No physical “track” exists inside the tube, so teams must figure out how to levitate and propel their pods. The design Purdue Hyperloop took to the January competition involved air bearings, which Witsberger likens to an air hockey table: “but rather than blowing air up, the pod would blow air down and float on that cushion of air.”
But after determining the heavy compressed air tanks would add drag, the team has now moved to a magnetic system.
“If you move permanent magnets on the bottom of the pod fast enough over the aluminum [surface of the tube], you can produce magnetic lift,” says Witsberger. “So just by moving fast enough over the track, we’ll be able to make our own lift; we’ll be floating as we’re traveling through the tube.”
Taking advantage of high-tech carbon fiber manufacturing facilities on campus, the team will soon begin building its pod for the next competition in August. SpaceX is building a one-mile, half-scale tube in California for the competition, where teams will launch and test their prototype pods.
In addition to tackling the technical side of the project, the team must also raise money, find sponsorships and earn donations to build the pod and attend competitions. The team’s faculty advisor says the project has become somewhat entrepreneurial and evolved much like a technology startup.
“It’s beyond engineering,” says Purdue College of Aeronautics and Astronautics Associate Professor Dr. Alina Alexeenko. “I’ve seen them become very confident, professional engineers, solving a very challenging design problem and all of the issues that come with doing a real-world engineering system design from scratch. It’s not that they’re trying to improve anything—they’re trying to invent something that has not been done before.”
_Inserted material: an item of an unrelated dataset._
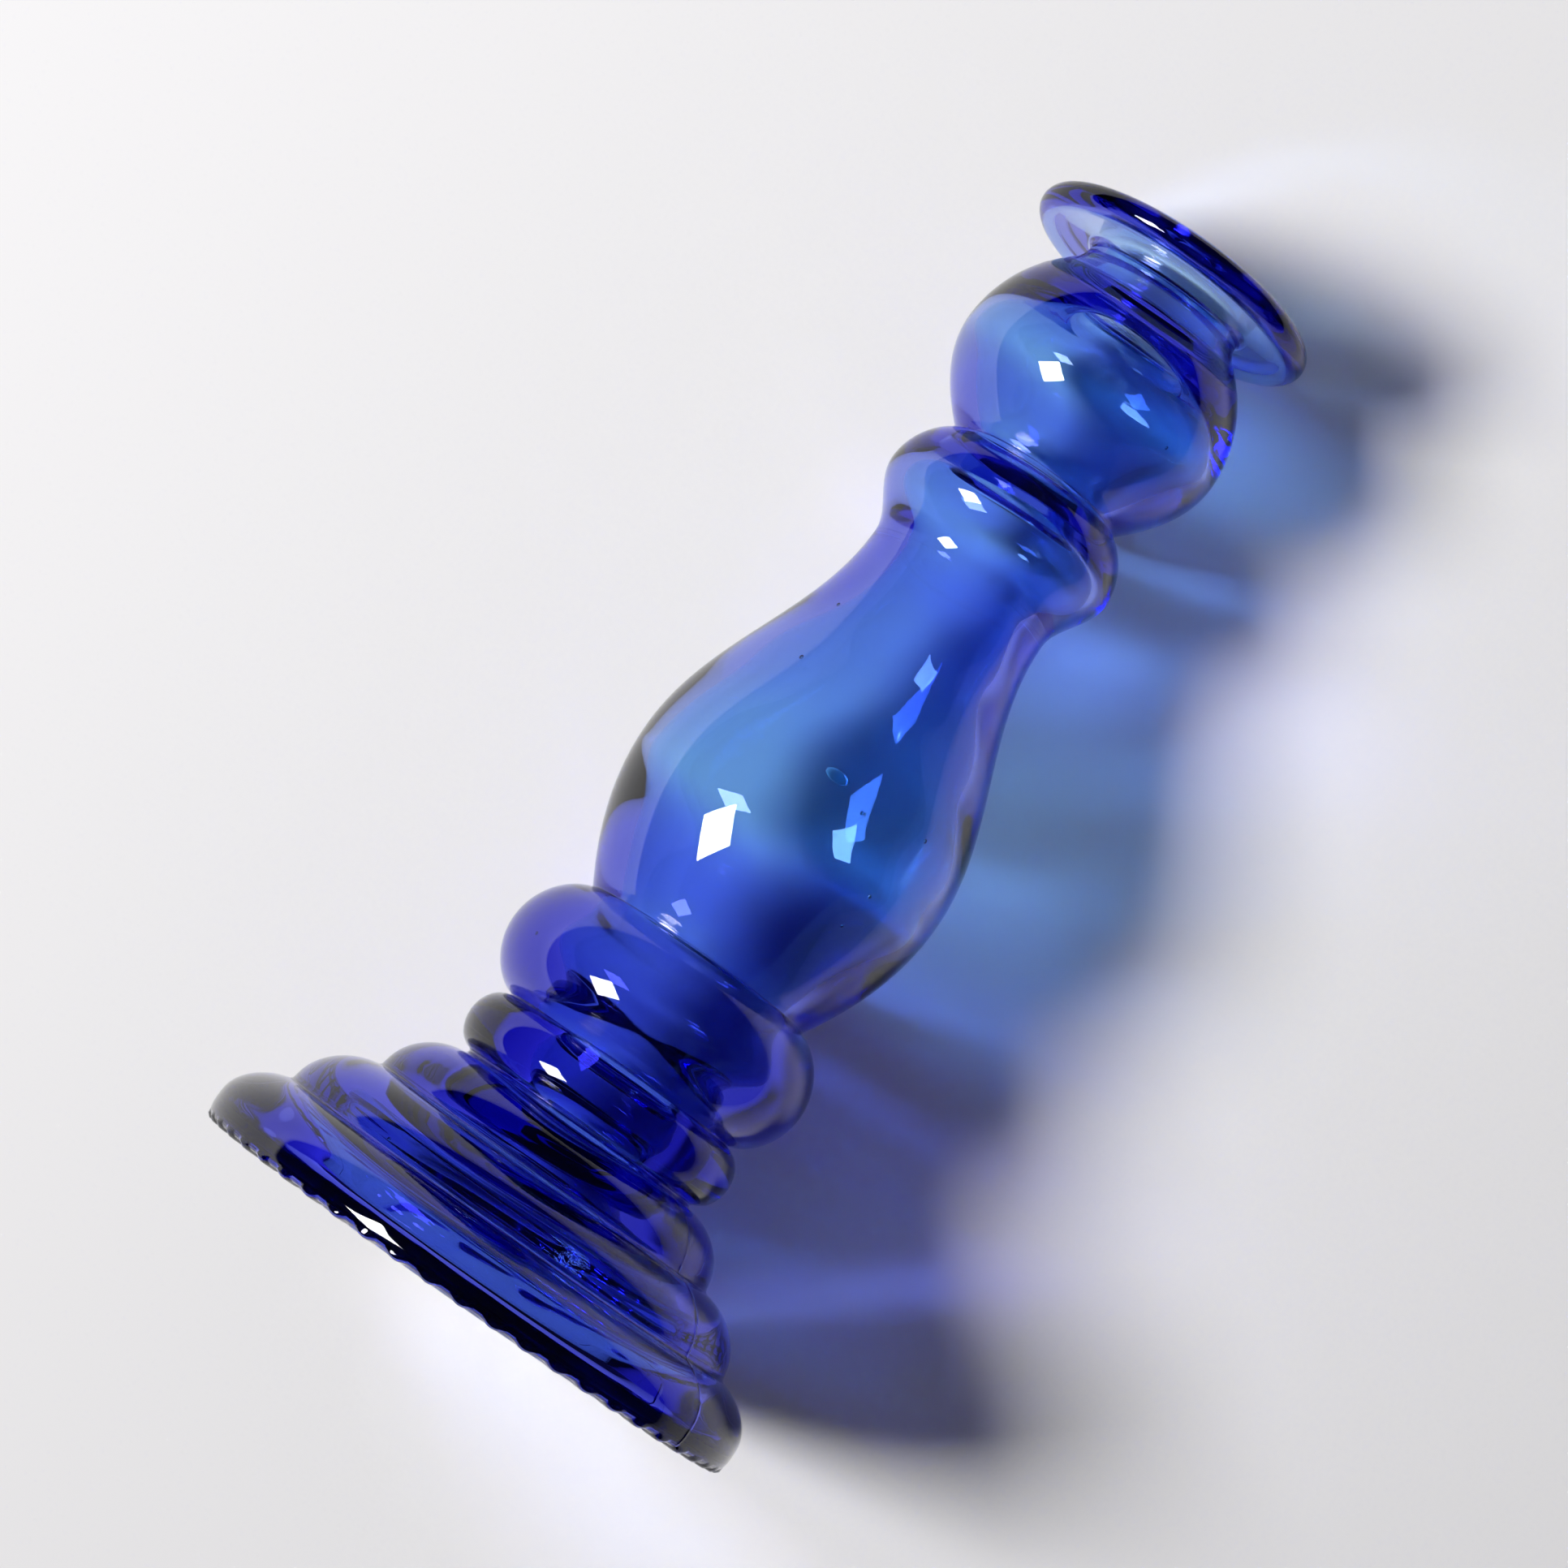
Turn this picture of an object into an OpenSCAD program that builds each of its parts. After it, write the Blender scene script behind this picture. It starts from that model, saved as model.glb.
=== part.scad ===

The team says it’s on the doorstep of partnering with Indiana-based composite manufacturers to build the pod, and Alexeenko is hopeful the team could collaborate with Indianapolis-based INDYCAR in the future, because racecars’ high-speed braking system is similar to what the pod will need.
While Witsberger admits some people think he’s crazy for dedicating such long hours to what—for now—is just a big idea, “I think the Hyperloop will become a reality in the future,” he says, “and I’m enjoying every moment of it.”
Witsberger says all of the systems on the pod—and their designers—have to coordinate with each other.
Witsberger says the project has been a crash course in solving a “real-world” engineering problem.
While a group of Purdue professors may start conducting research focused on the Hyperloop, Alexeenko says students are currently leading the charge.